If those reforms come through, actually there is no reason why India can't achieve or even exceed future Chinese growth rates. I would very much doubt whether India can sustainably get to very high single digit or even low double digit growth rates like what China managed for such a long time.
But, I certainly think it can get back up into the 7% and even higher range if there are further liberalizations and kind of market oriented reforms. That of course requires political will and courage and it requires not just a government that knows what to do, it's pretty clear that this government knows what to do, but has the political capacity to achieve it.

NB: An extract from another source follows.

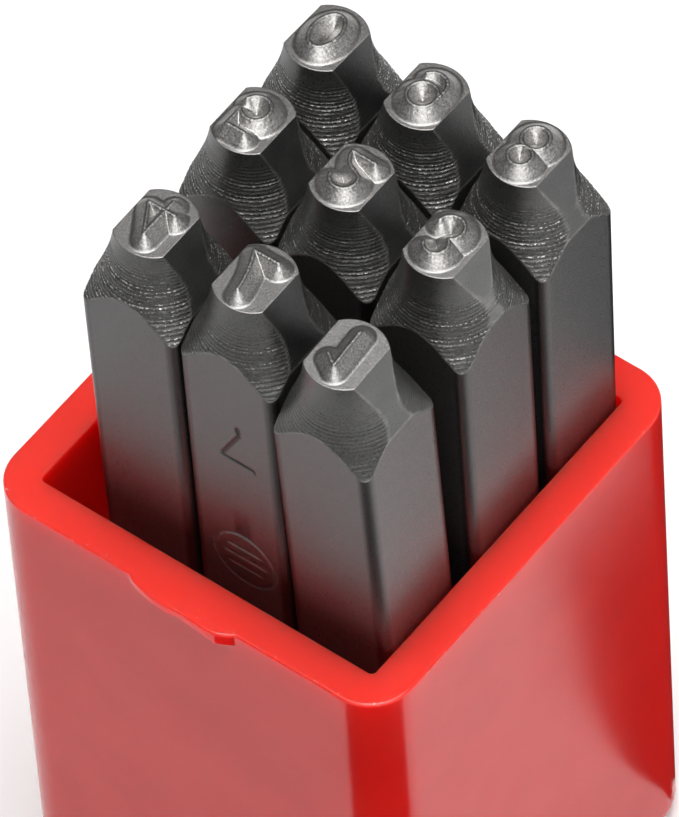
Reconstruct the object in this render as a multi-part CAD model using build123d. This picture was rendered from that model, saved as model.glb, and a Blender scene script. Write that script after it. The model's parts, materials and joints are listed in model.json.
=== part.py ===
from build123d import *
import os
from collections import namedtuple
from math import atan2, cos, degrees, radians, sin, sqrt, tan

os.makedirs("parts", exist_ok=True)

# Number punch set: nine square steel hand stamps standing in an open square box.
# Millimetres, +Z up. The origin is the centre of the underside of the box.
# X runs along the three columns of punches and Y along the three rows, front to back.

# Box
BOX_INSIDE = 22.6           # clear width between opposite walls
BOX_WALL = 2.25
BOX_FLOOR = 2.25
BOX_HEIGHT = 38.0
BOX_CORNER = 2.75           # radius of the four upright outer corners
BOX_INNER_CORNER = 0.3
BOX_FOOT_ROUND = 1.5        # radius round the underside
RIM_BREAK = 0.15            # tiny chamfer on both edges of the rim

# Catch lug on the front rim, where the lid snaps over
LUG_WIDTH = 7.0
LUG_CENTRE_X = 0.15
LUG_DEPTH = 0.6
LUG_THICKNESS = 0.7
LUG_END_RADIUS = 0.55

# Punch blank
SHANK = 6.35                # quarter-inch square bar
SHANK_CORNER = 0.6
PUNCH_LENGTH = 58.65        # struck end to numeral
END_CHAMFER = 0.5           # round the struck end

# Turned and milled tip, measured down from the ledge that carries the numeral
LEDGE_RADIUS = 2.33
COVE_RADIUS = 9.5           # hollow turned neck below the ledge
COVE_CENTRE_OUT = 11.81     # from the punch's axis to the centre of the cove's arc
COVE_CENTRE_UP = 0.53       # height of that centre above the ledge
COVE_END_RADIUS = 4.7       # the arc stops outside the corners of the shank
FLAT_HALF_WIDTH = 1.66      # half the distance between the two flats at the ledge
FLAT_DEPTH = 4.2            # the flats run out on the shank this far below the ledge

# Raised numeral: a ridge with sloping sides and a narrow blunt crest
NUMERAL_HEIGHT = 0.7
CREST_HALF_WIDTH = 0.05
SKIRT_HALF_WIDTH = 0.78     # half width of the ridge where it meets the ledge
ROOT = 0.4                  # how far the ridge is carried down into the blank

# How the punches stand
STANDING_GAP = 0.03         # between a struck end and the floor of the box

SAME_POINT = 0.02           # strokes that end closer than this share one rounded end
SPARE = 1.0                 # how far a cutting solid runs past what it cuts

# Each digit is drawn as it is read, u to the right and v up, from the middle of the ledge.
# ("line", u1, v1, u2, v2), or ("arc", centre u, centre v, radius, start angle, end angle)
ZERO_END_RADIUS = 0.6
ZERO_END_CENTRE = 0.65
ZERO_SIDE_RADIUS = 1.711
ZERO_SIDE_CENTRE = 0.901
ZERO_SPLIT = degrees(atan2(ZERO_END_CENTRE, ZERO_SIDE_CENTRE))

DIGITS = {
    "0": [
        ("arc", 0, ZERO_END_CENTRE, ZERO_END_RADIUS, ZERO_SPLIT, 180 - ZERO_SPLIT),
        ("arc", ZERO_SIDE_CENTRE, 0, ZERO_SIDE_RADIUS, 180 - ZERO_SPLIT, 180 + ZERO_SPLIT),
        ("arc", 0, -ZERO_END_CENTRE, ZERO_END_RADIUS, 180 + ZERO_SPLIT, 360 - ZERO_SPLIT),
        ("arc", -ZERO_SIDE_CENTRE, 0, ZERO_SIDE_RADIUS, -ZERO_SPLIT, ZERO_SPLIT),
    ],
    "1": [
        ("line", 0.06, -1.25, 0.15, 1.27),
        ("line", 0.15, 1.27, -0.58, 0.76),
    ],
    "2": [
        ("arc", -0.05, 0.58, 0.77, -35, 165),
        ("line", 0.58, 0.138, 0.061, -0.124),
        ("arc", 0.32, -1.09, 1.0, 105, 180),
        ("line", -0.68, -1.09, 0.80, -1.05),
    ],
    "3": [
        ("arc", -0.15, 0.62, 0.68, -50, 155),
        ("arc", -0.12, -0.65, 0.77, -170, 60),
    ],
    "4": [
        ("line", 0.20, 1.27, 0.22, -1.28),
        ("line", -0.89, -0.58, 0.79, -0.58),
        ("line", -0.89, -0.58, 0.20, 1.27),
    ],
    "5": [
        ("line", 0.40, 1.32, -0.74, 1.32),
        ("line", -0.74, 1.32, -0.72, 0.14),
        ("arc", -0.05, -0.38, 0.82, -160, 142),
    ],
    "6": [
        ("arc", -0.05, -0.42, 0.85, 0, 360),
        ("line", -0.90, -0.42, -0.90, 0.42),
        ("arc", -0.08, 0.42, 0.82, 35, 180),
    ],
    "7": [
        ("line", -0.71, 1.12, 0.86, 1.10),
        ("arc", 7.19, -2.39, 7.23, 151.0, 172.5),
    ],
    "8": [
        ("arc", 0, -0.64, 0.77, 0, 360),
        ("arc", 0, 0.75, 0.67, 0, 360),
    ],
}

# rim_x, rim_y: middle of the shank at rim level. lean_x, lean_y: lean towards +X and +Y, and
# turn: about its own axis, in degrees. back: the digit's top points to the back (+Y).
# short: how much shorter than the others. drop: how much lower its cove was turned.
Punch = namedtuple("Punch", "node digit rim_x rim_y lean_x lean_y turn back short drop")
PUNCHES = [
    Punch("punch_0", "0", -5.38, 8.00, 0.00, 0.85, -0.8, True, 0.0, 0.0),
    Punch("punch_6_9", "6", 1.35, 8.00, 0.00, 0.50, -0.2, True, 0.0, 0.0),
    Punch("punch_8", "8", 8.00, 8.00, 0.25, 0.50, 0.0, False, 0.0, 0.4),
    Punch("punch_5", "5", -5.17, 1.36, 0.00, 0.60, 0.8, False, 0.0, 0.0),
    Punch("punch_2", "2", 1.38, 1.42, 0.10, 0.30, 0.7, False, 0.0, 0.2),
    Punch("punch_3", "3", 8.00, 0.98, 0.35, -0.40, 1.0, False, 0.0, 0.6),
    Punch("punch_4", "4", -5.05, -6.75, -0.20, -0.20, 0.6, False, 0.0, 0.0),
    Punch("punch_7", "7", 1.42, -6.68, -0.15, -0.15, 0.4, True, 0.0, 0.0),
    Punch("punch_1", "1", 8.00, -6.90, 0.05, -2.00, 1.0, False, 0.6, 0.4),
]


def case_box():
    """The box: a square tube with a floor, rounded outside, with the lid's catch lug."""
    outside = BOX_INSIDE + 2 * BOX_WALL
    body = extrude(RectangleRounded(outside, outside, BOX_CORNER), BOX_HEIGHT)
    body = fillet(body.faces().sort_by(Axis.Z)[0].edges(), BOX_FOOT_ROUND)
    pocket = Pos(0, 0, BOX_FLOOR) * extrude(
        RectangleRounded(BOX_INSIDE, BOX_INSIDE, BOX_INNER_CORNER), BOX_HEIGHT
    )
    body = body - pocket
    body = chamfer(body.faces().sort_by(Axis.Z)[-1].edges(), RIM_BREAK)
    return body + catch_lug(outside)


def catch_lug(outside):
    """A thin bar along the top of the front wall, with rounded ends, flush with the rim."""
    inset = 2 * RIM_BREAK
    bar = Box(LUG_WIDTH, LUG_DEPTH + inset, LUG_THICKNESS)
    outer_corners = bar.edges().filter_by(Axis.Z).sort_by(Axis.Y)[:2]
    bar = fillet(outer_corners, LUG_END_RADIUS)
    centre_y = -outside / 2 + (inset - LUG_DEPTH) / 2
    centre_z = BOX_HEIGHT - LUG_THICKNESS / 2
    return Pos(LUG_CENTRE_X, centre_y, centre_z) * bar


def punch_blank(length, drop):
    """Square bar with a chamfered struck end, a turned cove and two milled flats."""
    ledge = length - NUMERAL_HEIGHT
    bar = extrude(RectangleRounded(SHANK, SHANK, SHANK_CORNER), ledge)
    bar = chamfer(bar.faces().sort_by(Axis.Z)[0].edges(), END_CHAMFER)
    return (bar & turned_envelope(ledge, drop)) - milled_flats(ledge)


def turned_envelope(ledge, drop):
    """What the lathe leaves: the hollow cove, and full width below it."""
    centre_height = ledge + COVE_CENTRE_UP - drop
    end_height = centre_height - sqrt(COVE_RADIUS**2 - (COVE_CENTRE_OUT - COVE_END_RADIUS) ** 2)
    middle_height = (ledge + end_height) / 2
    start = (cove_reach(centre_height - ledge), ledge)
    on_arc = (cove_reach(centre_height - middle_height), middle_height)
    end = (COVE_END_RADIUS, end_height)
    outline = (
        Polyline((0, ledge), start)
        + ThreePointArc(start, on_arc, end)
        + Polyline(end, (SHANK, end_height), (SHANK, -SPARE), (0, -SPARE), (0, ledge))
    )
    return revolve(Plane.XZ * make_face(outline), Axis.Z)


def cove_reach(below_centre):
    """Distance from the punch's axis to the cove at a depth below the arc's centre."""
    return COVE_CENTRE_OUT - sqrt(COVE_RADIUS**2 - below_centre**2)


def milled_flats(ledge):
    """Two wedges that taper the tip on the sides that face +X and -X."""
    slope = (SHANK / 2 - FLAT_HALF_WIDTH) / FLAT_DEPTH
    above = NUMERAL_HEIGHT + SPARE
    upper = (FLAT_HALF_WIDTH - slope * above, ledge + above)
    lower = (SHANK / 2 + slope * SPARE, ledge - FLAT_DEPTH - SPARE)
    profile = Polyline(upper, lower, (SHANK, lower[1]), (SHANK, upper[1]), upper)
    wedge = extrude(Plane.XZ * make_face(profile), SHANK, both=True)
    return wedge + mirror(wedge, Plane.YZ)


def ridge_half_profile(radius):
    """Section of a bent ridge: distance from the bend's centre against height above the ledge."""
    inner = radius - SKIRT_HALF_WIDTH
    slope = NUMERAL_HEIGHT / (SKIRT_HALF_WIDTH - CREST_HALF_WIDTH)
    points = []
    if inner > 0:
        points += [(inner, -ROOT), (inner, 0)]
    else:
        points += [(0, -ROOT), (0, -inner * slope)]
    points += [
        (radius - CREST_HALF_WIDTH, NUMERAL_HEIGHT),
        (radius + CREST_HALF_WIDTH, NUMERAL_HEIGHT),
        (radius + SKIRT_HALF_WIDTH, 0),
        (radius + SKIRT_HALF_WIDTH, -ROOT),
    ]
    return Polyline(*points, points[0])


def bent_ridge(centre_u, centre_v, radius, start, end):
    """Ridge whose crest is an arc."""
    face = Plane.XZ * make_face(ridge_half_profile(radius))
    solid = revolve(face, Axis.Z, end - start)
    return Pos(centre_u, centre_v, 0) * Rot(0, 0, start) * solid


def straight_ridge(u1, v1, u2, v2):
    """Ridge whose crest is a straight line."""
    run = sqrt((u2 - u1) ** 2 + (v2 - v1) ** 2)
    half = Polyline(
        (-SKIRT_HALF_WIDTH, -ROOT),
        (-SKIRT_HALF_WIDTH, 0),
        (-CREST_HALF_WIDTH, NUMERAL_HEIGHT),
        (CREST_HALF_WIDTH, NUMERAL_HEIGHT),
        (SKIRT_HALF_WIDTH, 0),
        (SKIRT_HALF_WIDTH, -ROOT),
        (-SKIRT_HALF_WIDTH, -ROOT),
    )
    bar = extrude(Plane.YZ * make_face(half), run)
    return Pos(u1, v1, 0) * Rot(0, 0, degrees(atan2(v2 - v1, u2 - u1))) * bar


def ridge_end(u, v):
    """Cone that closes the end of a ridge."""
    points = [
        (0, -ROOT),
        (0, NUMERAL_HEIGHT),
        (CREST_HALF_WIDTH, NUMERAL_HEIGHT),
        (SKIRT_HALF_WIDTH, 0),
        (SKIRT_HALF_WIDTH, -ROOT),
    ]
    face = Plane.XZ * make_face(Polyline(*points, points[0]))
    return Pos(u, v, 0) * revolve(face, Axis.Z)


def stroke_ends(stroke):
    """Both ends of a stroke, or nothing for a full ring."""
    if stroke[0] == "line":
        return [(stroke[1], stroke[2]), (stroke[3], stroke[4])]
    centre_u, centre_v, radius, start, end = stroke[1:]
    if end - start >= 360:
        return []
    return [
        (centre_u + radius * cos(radians(angle)), centre_v + radius * sin(radians(angle)))
        for angle in (start, end)
    ]


def numeral(digit):
    """The raised digit as it is read, on a ledge at height 0."""
    solids = []
    closed = []
    for stroke in DIGITS[digit]:
        make = straight_ridge if stroke[0] == "line" else bent_ridge
        solids.append(make(*stroke[1:]))
        for end in stroke_ends(stroke):
            if all(sqrt((end[0] - u) ** 2 + (end[1] - v) ** 2) > SAME_POINT for u, v in closed):
                closed.append(end)
                solids.append(ridge_end(*end))
    raised = solids[0]
    for solid in solids[1:]:
        raised = raised + solid
    return raised


def upright_punch(item):
    """One punch, upright on its struck end, with its digit mirrored as on every stamp."""
    length = PUNCH_LENGTH - item.short
    ledge = length - NUMERAL_HEIGHT
    raised = mirror(numeral(item.digit), Plane.YZ)
    if not item.back:
        raised = Rot(0, 0, 180) * raised
    raised = Pos(0, 0, ledge) * raised
    trim = Pos(0, 0, length - ROOT - NUMERAL_HEIGHT) * extrude(
        Circle(LEDGE_RADIUS), ROOT + NUMERAL_HEIGHT + SPARE
    )
    raised = (raised & trim) - milled_flats(ledge)
    return punch_blank(length, item.drop) + raised


def standing_place(item):
    """Where a punch's struck end is when it leans in the box, resting on its lowest edge."""
    foot_half = SHANK / 2 - END_CHAMFER
    tip_up = foot_half * (sin(radians(abs(item.lean_x))) + sin(radians(abs(item.lean_y))))
    foot_z = BOX_FLOOR + STANDING_GAP + tip_up
    depth = BOX_HEIGHT - foot_z
    foot_x = item.rim_x - depth * tan(radians(item.lean_x))
    foot_y = item.rim_y - depth * tan(radians(item.lean_y))
    return Pos(foot_x, foot_y, foot_z) * Rot(-item.lean_y, item.lean_x, 0) * Rot(0, 0, item.turn)


def write(solid, node):
    """One named STEP file for each node."""
    solid.label = node
    export_step(solid, f"parts/{node}.step")


write(case_box(), "case_box")
for item in PUNCHES:
    write(standing_place(item) * upright_punch(item), item.node)
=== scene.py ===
import json
import math

import bpy
import numpy as np
from mathutils import Matrix, Vector


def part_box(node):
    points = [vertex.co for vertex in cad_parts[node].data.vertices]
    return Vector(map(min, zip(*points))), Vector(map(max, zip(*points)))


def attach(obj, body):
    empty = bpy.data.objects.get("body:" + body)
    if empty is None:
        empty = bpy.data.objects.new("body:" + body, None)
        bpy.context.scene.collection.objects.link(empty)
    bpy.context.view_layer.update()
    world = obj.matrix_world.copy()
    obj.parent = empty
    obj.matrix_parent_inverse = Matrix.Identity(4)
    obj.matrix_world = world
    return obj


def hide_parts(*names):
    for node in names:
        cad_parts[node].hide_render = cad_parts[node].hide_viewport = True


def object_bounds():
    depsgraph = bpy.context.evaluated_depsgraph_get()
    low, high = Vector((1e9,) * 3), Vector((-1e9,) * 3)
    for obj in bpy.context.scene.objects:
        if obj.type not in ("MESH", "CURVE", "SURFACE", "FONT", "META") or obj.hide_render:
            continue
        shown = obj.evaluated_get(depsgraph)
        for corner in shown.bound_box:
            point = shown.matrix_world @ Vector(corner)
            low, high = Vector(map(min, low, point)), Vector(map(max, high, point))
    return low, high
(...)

This is not just an Indian problem, almost everywhere in the world governments know just what to do, they don't know how to get re-elected afterwards in order to keep doing it. That's the challenge and let's hope this Prime Minister or the next one, the Congress or some party that leads an opposition group at the moment can step up to the plate and deliver the goods. Q: What is the base case for an equity investor? What will you be recommending by way of Indian equities?
A: We are still in a risk averse mode as I was saying before and so even leaving aside whatever one may have for or against India, for whatever India specific reasons and certainly leaving aside questions of nationalism, our sense is that we have seen a significant run up and we may have seen the best of the run up already.
Of course there maybe some more risk seeking after Mario Draghi's comments, after QE3, but the reality is still that we have to adjust to a lower growth path in the world, a lower growth path in the western world, Asia and certainly South Asia, India and China are not going to be spared from that. We continue to worry about episodes of risk aversion in the world and episodes of difficulty in India and so we would not be very bullish on risky assets in India for the time being even though there maybe some more run ups in them.